Les récentes ondes de choc en provenance d'Asie et de Russie ont montré à quel point nous sommes tous vulnérables dans une économie mondialisée. Où qu'elles se produisent dans le monde, les turbulences peuvent influer sur la croissance en Europe. L'architecture des institutions internationales doit être repensée en vue de renforcer les obligations des institutions financières en matière de transparence et de diffusion des données ; d'encourager une libéralisation prudente des mouvements de capitaux ; d’accroître la responsabilité politique du FMI et d'améliorer sa gouvernance, en renforçant son comité intérimaire et en le rendant politiquement plus légitime ; enfin, d'associer le secteur privé à la résolution des crises.
Il est en outre nécessaire que, vis-à -vis du reste du monde, l'Europe s'exprime d'une seule voix. Le récent accord sur la représentation externe de la zone euro constitue un progrès significatif dans ce sens, mais il nous faut aller plus loin et réfléchir aux moyens d'organiser au mieux notre représentation dans les enceintes internationales.
Nous avons aussi besoin d'un nouveau dialogue transatlantique. L'euro et le dollar vont désormais être les devises de référence de la grande majorité des transactions financières mondiales. De ce fait, les évolutions du taux de change dollar-euro vont dominer la scène économique mondiale. Nous devons veiller à ce que ce binôme ne devienne pas une source d'instabilité, d'autant plus que l'introduction d'une nouvelle monnaie peut conduire à des restructurations de portefeuilles. Pour prévenir ce danger, nous vous proposons une démarche en 4 volets :
- au sein de l'Euro-11, il nous faut surveiller l'évolution des taux de change et nous former une analyse commune. Nous devons ensuite être capables de faire connaître cette position aux marchés et, si nécessaire, de recourir aux dispositions du traité qui donnent la possibilité de définir des orientations générales de politique de change. Ce point est particulièrement important dans le contexte de l'introduction de l'euro : les opérateurs des marchés doivent savoir que nous ne serions pas favorables à une appréciation excessive de l'euro ;
- les partenaires de l'Euro-11 et la BCE doivent coopérer et appliquer des politiques nationales cohérentes avec la position commune adaptée.
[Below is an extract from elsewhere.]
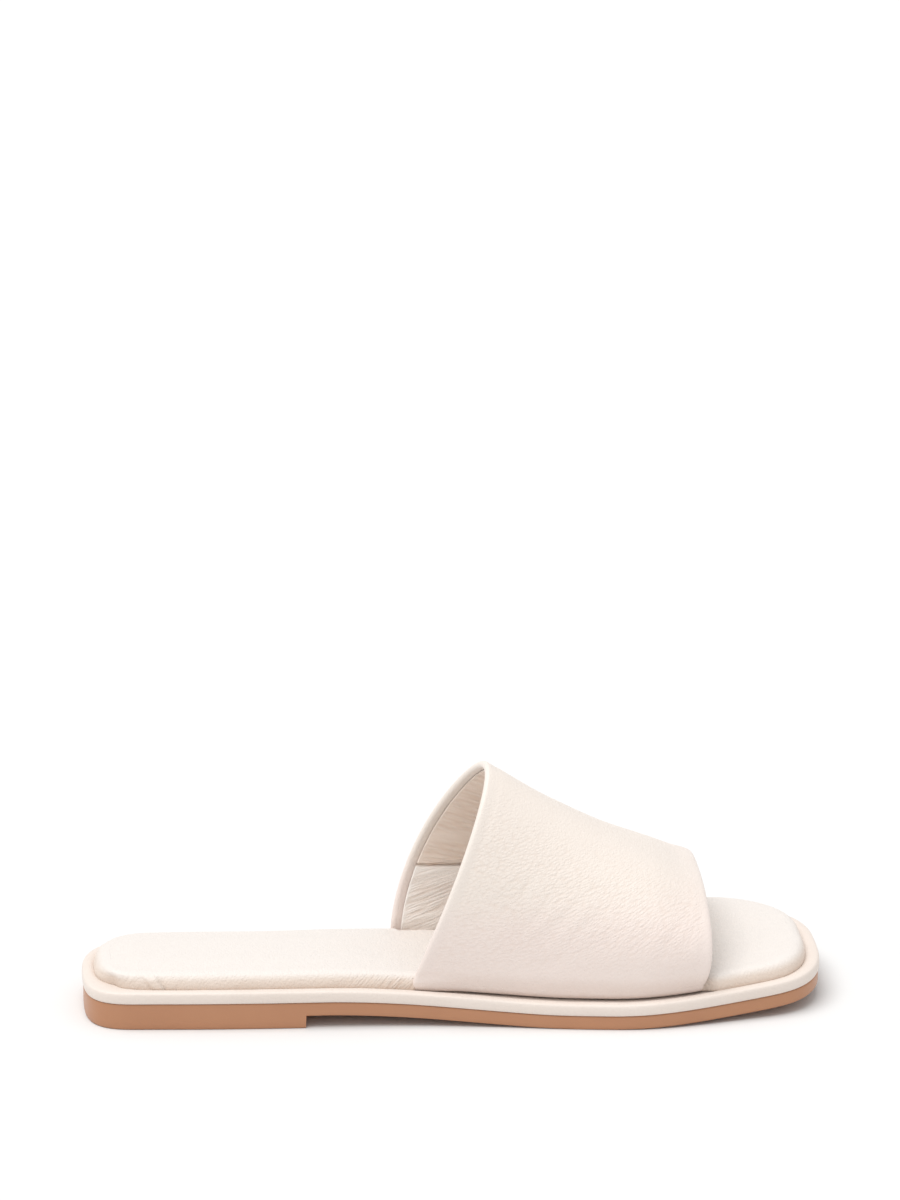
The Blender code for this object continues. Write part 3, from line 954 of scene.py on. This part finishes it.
def band_paths(alongs, arch_columns):
    """The middle of the band's wall: for each share along from rear to front, a row of points
    from margin to margin, the wall's thickness there, and the distance over the crown."""
    angle = math.pi * np.arange(PATH_SAMPLES + 1) / PATH_SAMPLES
    rows, walls = [], []
    for along in alongs:
        rise = INSTEP_RISE * through_table(BAND_SECTIONS, along, 1) - BAND_TURN
        rise -= FRONT_DROOP * (max(along - DROOP_START, 0) / (1 - DROOP_START)) ** 2
        power = 2 / through_table(BAND_SECTIONS, along, 2)
        bulge = BAND_SIDE_BULGE * through_table(BAND_SECTIONS, along, 4)
        feet = []
        for side in (-1, 1):
            place = rear_of(side) + along * (BAND_FRONT - rear_of(side))
            before, after = plan_y(place - SLOPE_STEP, side), plan_y(place + SLOPE_STEP, side)
            slope = np.array([2 * SLOPE_STEP, after - before])
            slope /= np.linalg.norm(slope)
            inward = -side * np.array([-slope[1], slope[0]])
            corner = np.array([place, plan_y(place, side)]) - MIDDLE
            seat = footbed_seat(place) + MARGIN_WALL / 2
            centre_in = band_inset(place, side) + BAND_TURN
            path = [(centre_in + MARGIN_REACH * k / MARGIN_COLUMNS, seat)
                    for k in range(MARGIN_COLUMNS, 0, -1)]
            for k in range(TURN_COLUMNS + 1):
                turn = math.pi / 2 * k / TURN_COLUMNS
                rise_of_turn = BAND_TURN * (1 - math.cos(turn))
                path.append((centre_in - BAND_TURN * math.sin(turn), seat + rise_of_turn))
            feet.append(np.array([[*(corner + inward * inset), up] for inset, up in path]))
        start, end = feet[0][-1], feet[1][-1]
        sides = np.where(angle < math.pi / 2, -1, 1)
        across = 0.5 - 0.5 * np.sign(np.cos(angle)) * np.abs(np.cos(angle)) ** power
        height = np.maximum(np.sin(angle), 0) ** power
        arch = start + (end - start) * across[:, None]
        lean = np.where(sides < 0, rear_lean(height, -1), rear_lean(height, 1))
        front = (BAND_FRONT_CROWN - BAND_FRONT) * height
        front = front + BAND_FRONT_BULGE * np.sin(math.pi * height**0.7)
        arch[:, 0] += lean * (1 - along) + front * along
        arch[:, 1] += sides * bulge * np.sin(math.pi * height)
        arch[:, 2] += rise * height
        wall = MARGIN_WALL + (BAND_WALL - MARGIN_WALL) * soft_step(rise * height / WALL_GROWTH)
        length = np.concatenate([[0], np.cumsum(np.linalg.norm(np.diff(arch, axis=0), axis=1))])
        even = np.linspace(0, length[-1], arch_columns + 1)
        arch = np.column_stack([np.interp(even, length, arch[:, k]) for k in range(3)])
        wall = np.interp(even, length, wall)
        rows.append(np.concatenate([feet[0][:-1], arch, feet[1][::-1][1:]]))
        edge = [MARGIN_WALL] * (len(feet[0]) - 1)
        walls.append(np.concatenate([edge, wall, edge]))
    rows, walls = np.array(rows), np.array(walls)
    steps = np.linalg.norm(np.diff(rows, axis=1), axis=2)
    over = np.concatenate([np.zeros((len(rows), 1)), np.cumsum(steps, axis=1)], axis=1)
    over -= over[:, over.shape[1] // 2][:, None]
    return rows, walls, over


def layer_rows(radius, rear_setback, front_setback, spacing):
    """Shares along the band for one layer, close together round its two folded edges, the
    share of its thickness that is left at each, and how many rows each edge has."""
    length = BAND_FRONT - BAND_REAR
    turns = [math.radians(turn) for turn in EDGE_TURNS_DEG]
    edge = [(radius * (1 - math.cos(turn)), math.sin(turn)) for turn in turns]
    start, end = rear_setback, length - front_setback
    rear_soft, front_soft = EDGE_SOFTNESS
    first = start + EDGE_CLEARANCE * radius * rear_soft
    last = end - EDGE_CLEARANCE * radius * front_soft
    count = round((last - first) / spacing / BACK_STEP) * BACK_STEP
    rows = [(start + depth * rear_soft, share) for depth, share in edge]
    rows += [(x, 1.0) for x in np.linspace(first, last, count + 1)]
    rows += [(end - depth * front_soft, share) for depth, share in reversed(edge)]
    shares = np.array(rows)
    return shares[:, 0] / length, shares[:, 1], len(edge)


def band_layer(name, face, back, seen_side, relief, hems, setbacks, spacing, arch_columns, material):
    """One layer of the band as a closed shell. face and back are its two sides, in walls out
    from the band's middle, and seen_side is 1 where the face shows and -1 where the back does.
    relief gives how far the seen side is moved out, in metres. hems are the widths of the folds
    at the rear and the front, where the layer fills the whole wall, and setbacks is how far it
    stays behind each edge. Away from the edges the hidden side has only every fourth row. Gives
    the object, its points, and their metres over the band, forward and from the nearer edge."""
    edge_back = HEM_BACK if hems[0] else back
    radius = (face - edge_back) * BAND_WALL / 2
    alongs, shares, edge_rows = layer_rows(radius, *setbacks, spacing)
    from_rear = alongs * (BAND_FRONT - BAND_REAR)
    from_front = BAND_FRONT - BAND_REAR - from_rear
    in_hem = (from_rear < hems[0]) | (from_front < hems[1])
    in_turn = np.minimum(from_rear, from_front) < HEM_TURN
    back = np.where(in_hem, np.where(in_turn, edge_back, HEM_FLAT_BACK), back)[:, None]
    middle, walls, over = band_paths(alongs, arch_columns)
    run = np.linalg.norm(np.diff(middle, axis=0), axis=2)
    forward = np.concatenate([np.zeros((1, middle.shape[1])), np.cumsum(run, axis=0)])
    outward = np.cross(np.gradient(middle, axis=0), np.gradient(middle, axis=1))
    outward /= np.linalg.norm(outward, axis=2)[:, :, None]
    centre = (face + back) / 2 * walls
    half = (face - back) / 2 * walls * shares[:, None]
    lift = relief(middle, over, forward) * shares[:, None]
    seen = middle + outward * (centre + seen_side * half + lift)[:, :, None]
    hidden = middle + outward * (centre - seen_side * half)[:, :, None]
    rows, columns = middle.shape[:2]
    fine_rows = edge_rows + HEM_ROWS
    kept = list(range(fine_rows)) + list(range(fine_rows, rows - fine_rows, BACK_STEP))
    kept += list(range(rows - fine_rows, rows))
    points = np.concatenate([seen.reshape(-1, 3), hidden[kept].reshape(-1, 3)])
    seen_at = np.arange(rows * columns).reshape(rows, columns)
    hidden_at = rows * columns + np.arange(len(kept) * columns).reshape(len(kept), columns)

    faces = []
    flip = seen_side < 0
    for table, turned in ((seen_at, flip), (hidden_at, not flip)):
        quads = np.stack([table[:-1, :-1], table[1:, :-1], table[1:, 1:], table[:-1, 1:]], axis=2)
        quads = quads.reshape(-1, 4)
        faces += (quads[:, ::-1] if turned else quads).tolist()
    for row, back_row, turned in ((0, 0, flip), (rows - 1, len(kept) - 1, not flip)):
        seen_row, hidden_row = seen_at[row], hidden_at[back_row]
        quads = np.column_stack([seen_row[:-1], seen_row[1:], hidden_row[1:], hidden_row[:-1]])
        faces += (quads[:, ::-1] if turned else quads).tolist()
    for column, turned in ((0, not flip), (columns - 1, flip)):
        for k, (low, high) in enumerate(zip(kept, kept[1:])):
            corners = [int(seen_at[i, column]) for i in range(low, high + 1)]
            corners += [int(hidden_at[k + 1, column]), int(hidden_at[k, column])]
            faces.append(corners[::-1] if turned else corners)
    made = make_object(name, points, faces, material)
    from_edge = np.minimum(forward, forward[-1][None, :] - forward)
    flat = np.stack([over, forward, from_edge], axis=2)
    flat = np.concatenate([flat.reshape(-1, 3), flat[kept].reshape(-1, 3)])
    return made, points, *flat.T


def crease_relief(x, z, table):
    """The height that a table of soft troughs and ridges gives at points of the side view."""
    height = np.zeros_like(x)
    for at_x, at_z, slant, reach, width, rise in table:
        angle = math.radians(slant)
        along = (x * 1000 - at_x) * math.cos(angle) + (z * 1000 - at_z) * math.sin(angle)
        aside = (z * 1000 - at_z) * math.cos(angle) - (x * 1000 - at_x) * math.sin(angle)
        aside = aside + 0.7 * np.sin(along / reach * 2.2 + at_x)
        height += rise / 1000 * np.exp(-((aside / width) ** 2)) * soft_step(1.4 - np.abs(along) / reach)
    return height


def outer_relief(middle, over, forward):
    """Soft creases listed one by one for the near side, the same kind mirrored loosely on the far
    side, long gentle waves, and a slight pull along the two folded edges. Behind, the turned foot is
    pressed down on the roll, and further on it stands clear of it."""
    x, z = middle[:, :, 0], middle[:, :, 2]
    far_table = [(at_x + 3.5 * math.sin(at_z), at_z + 2.0, slant + 4, reach * 0.9, width, rise)
                 for at_x, at_z, slant, reach, width, rise in CREASES]
    far_side = soft_step(0.5 + over / CROWN_BLEND)
    creases = crease_relief(x, z, CREASES) * (1 - far_side)
    creases = creases + crease_relief(x, z, far_table) * far_side
    waves = WAVE_HEIGHT * soft_noise((over + 0.4 * forward) / 0.021, forward / 0.034, 31)
    waves = waves + RIPPLE_HEIGHT * soft_noise(over / 0.007, forward / 0.011, 32)
    from_edge = np.minimum(forward, forward[-1][None, :] - forward)
    free = soft_step((from_edge - 0.001) / 0.004) * soft_step((z - FOOT_TOP) / 0.006)
    pull = EDGE_PULL * soft_step(1 - np.abs(from_edge - EDGE_PULL_AT) / EDGE_PULL_REACH)
    pressed = soft_step((FOOT_TOP + 0.001 - z) / 0.0035) * soft_step(1.25 - forward / FOOT_PRESS_REACH)
    relief = (creases + waves) * free - pull * soft_step((z - FOOT_TOP) / 0.004)
    return relief + FOOT_PRESS * pressed


# Nappa leather: soft full-grain sheepskin with a thin aniline finish, satin, with a fine
# pebble and short slanting break lines where the band was pulled over the last. The break lines
# are darkened with painted shade, and the band's upper part is painted a paler tone as light falling
# there.
nappa = leather_material(
    "cream_nappa_leather",
    "#EFE3DC",
    "#EADBD4",
    grain_mm=0.7,
    grain=0.00010,
    uneven=0.00006,
    rough=0.42,
    wrinkles=(0.00088, 0.0022, 0.00016, 0.20, "#ECE2D9"),
)
outer, points, over, forward, from_edge = band_layer(
    "band_outer",
    face=OUTER_FACE,
    back=OUTER_BACK,
    seen_side=1,
    relief=outer_relief,
    hems=(HEM_REAR, HEM_FRONT),
    setbacks=(0.0, 0.0),
    spacing=0.00066,
    arch_columns=300,
    material=nappa,
)
# The break lines run along arcs, flatter behind and steeper in front, and mirrored at the crown.
# On the unrolled band the arcs' centre lies 100 mm behind its rear edge and past the crown.
from_crown = np.abs(over)
offset = np.column_stack([forward, -from_crown]) - FAN_CENTRE
from_centre = np.linalg.norm(offset, axis=1)
round_centre = np.arctan2(offset[:, 1], offset[:, 0]) * FAN_RADIUS
above_foot = soft_step((points[:, 2] - 0.016) / 0.014)
beside_crown = soft_step((from_crown - 0.010) / 0.022)
# This share of the break lines also sets their painted shade.
share = (0.35 + 0.65 * above_foot * beside_crown) * soft_step((from_edge - 0.0008) / EDGE_CALM)
# Painted light: the band takes a paler tone above 30 mm, where more light falls.
add_wrinkle_map(outer, from_centre, round_centre, share, soft_step((points[:, 2] - 0.030) / 0.020))
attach(outer, "root")
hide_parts("upper_band")


# Band, lining: thin unfinished sheepskin under the whole band, set a little back from the outer
# layer's folded edges and glued to it. It is joined by a cross seam at each side, is painted paler
# below the seam as light falling there, and it wrinkles where the bent band presses it together,
# with painted shade in the folds and along the seam.
SEAM_HEIGHT = 0.0397
SEAM_SLOPE = 0.045
SEAM_WIDTH = 0.0005
SEAM_LAP = 0.00040
LINING_REAR_SETBACK = 0.0033
LINING_FRONT_SETBACK = 0.0034
FALL_ABOVE = 0.33
RISE_BELOW = 0.36
FOLDS_END = 0.034
FOLD_HEIGHT = 0.00022
CALM_HEIGHT = 0.00012
GROOVE_DEPTH = 0.00045
PUFF_REACH = 0.0028
# Extra fold share along the seam, mostly painted shade that darkens the seam's groove.
SEAM_FOLD_AND_SHADE = 2.0
GATHERED_ZONES = [
    # height over the seam, reach, both in metres
    (0.0040, 0.0040),
    (-0.0130, 0.0075),
]


def above_seam(z, forward):
    return z - SEAM_HEIGHT + SEAM_SLOPE * forward


def across_wrinkles(z, forward):
    """Metres across the lining's wrinkles: they fall forward above the seam and rise below it."""
    below = soft_step(0.5 - above_seam(z, forward) / 0.006)
    return z + (FALL_ABOVE - (RISE_BELOW + FALL_ABOVE) * below) * forward


def lining_relief(middle, over, forward):
    """Wrinkles that run in from the rear edge and die out, and the seam: its upper piece laps
    over the lower one, which is drawn into a groove and puffs up below it."""
    z = middle[:, :, 2]
    seam = above_seam(z, forward)
    drift = 0.0010 * soft_noise(forward / 0.009, over / 0.012, 41)
    fold = soft_noise((across_wrinkles(z, forward) + drift) / 0.0015, forward / 0.014, 42)
    near_seam = np.exp(-((seam / 0.003) ** 2))
    folds = FOLD_HEIGHT * fold * soft_step(1.15 - forward / FOLDS_END) * (1 - 0.7 * near_seam)
    calm = CALM_HEIGHT * soft_noise(over / 0.012, forward / 0.017, 44)
    lap = SEAM_LAP * np.exp(-np.maximum(seam, 0) / 0.004) * soft_step(seam / SEAM_WIDTH + 0.5)
    down = np.maximum(-seam, 0) / PUFF_REACH
    puff = SEAM_LAP * down * np.exp(1 - down)
    groove = GROOVE_DEPTH * np.exp(-(((seam + SEAM_WIDTH) / SEAM_WIDTH) ** 2))
    return folds + calm + groove - lap - puff


# Lining leather: sheepskin with its grain side in, undyed, drum-soft and matt, a warmer and
# deeper cream than the outside.
lining_leather = leather_material(
    "warm_lining_sheepskin",
    "#F5E8DC",
    "#EEDED1",
    grain_mm=0.8,
    grain=0.00006,
    uneven=0.00010,
    rough=0.52,
    wrinkles=(0.0010, 0.0070, 0.00048, 0.40, "#FAF4EE"),
)
lining, points, over, forward, from_edge = band_layer(
    "band_lining",
    face=LINING_FACE,
    back=LINING_BACK,
    seen_side=-1,
    relief=lining_relief,
    hems=(0.0, 0.0),
    setbacks=(LINING_REAR_SETBACK, LINING_FRONT_SETBACK),
    spacing=0.0013,
    arch_columns=560,
    material=lining_leather,
)
# The small folds are thickest just above the seam, higher up, and in a zone well below it.
# Their share also sets their painted shade, and the seam line gets extra painted shade.
seam = above_seam(points[:, 2], forward)
gathered = 0.25 + soft_step((seam - 0.011) / 0.004)
for height, reach in GATHERED_ZONES:
    gathered = gathered + np.exp(-(((seam - height) / reach) ** 2))
share = np.minimum(gathered, 1.0) * soft_step(1.25 - forward / FOLDS_END) * soft_step(from_edge / 0.002)
# Painted shade along the seam line.
share = share + SEAM_FOLD_AND_SHADE * np.exp(-(((seam + 0.0002) / SEAM_WIDTH) ** 2))
# Painted light: the lining below the seam takes the paler tone, for light falling on it there.
add_wrinkle_map(
    lining, across_wrinkles(points[:, 2], forward), forward, share, soft_step(-seam / 0.0012)
)
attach(lining, "root")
Lors de la fixation des objectifs de ces politiques nationales, il conviendra de prendre en compte la nécessité d'éviter l'instabilité excessive des taux de change. Il n'y a aucune raison de penser que ces objectifs internes et externes soient contradictoires. Dans le contexte actuel, l'élimination de l'écart de croissance entre l'Europe et les Etats-Unis contribuerait à pallier les déséquilibres actuels des balances courantes et, par là -même, à éviter d'éventuelles distorsions de change ;
- l'Europe et les Etats-Unis doivent assumer leurs responsabilités communes et dire clairement qu'ils ne le feront pas preuve l'un vis-à -vis de l'autre de « benign neglect ». Cela suppose qu'ils renforcent leur coopération en matière de politique économique, notamment lorsqu'ils sont exposés aux mêmes chocs. Afin de stabiliser les anticipations des marchés financiers, nous devons rechercher un consensus sur les réponses à apporter aux évolutions économiques mondiales ; cela favorisera en retour une plus grande stabilité du taux de change entre le dollar et l'euro ;
- il nous faut, enfin, oeuvrer de concert à l'adoption de régimes de change à l'adoption de régimes de change avec les pays émergents d'Asie, d'Amérique latine, et d'Europe centrale et orientale qui reflètent le dosage de flexibilité et de discipline nécessaire à leur développement. Dans ce cadre, l'Union européenne se doit de renforcer sa coopération monétaire avec les nouveaux pays candidats à l'accession.
L'Europe est à un tournant, et l'euro est entre nos mains un nouvel instrument pour répondre aux problèmes des Européens. Ensemble, nous pouvons y parvenir.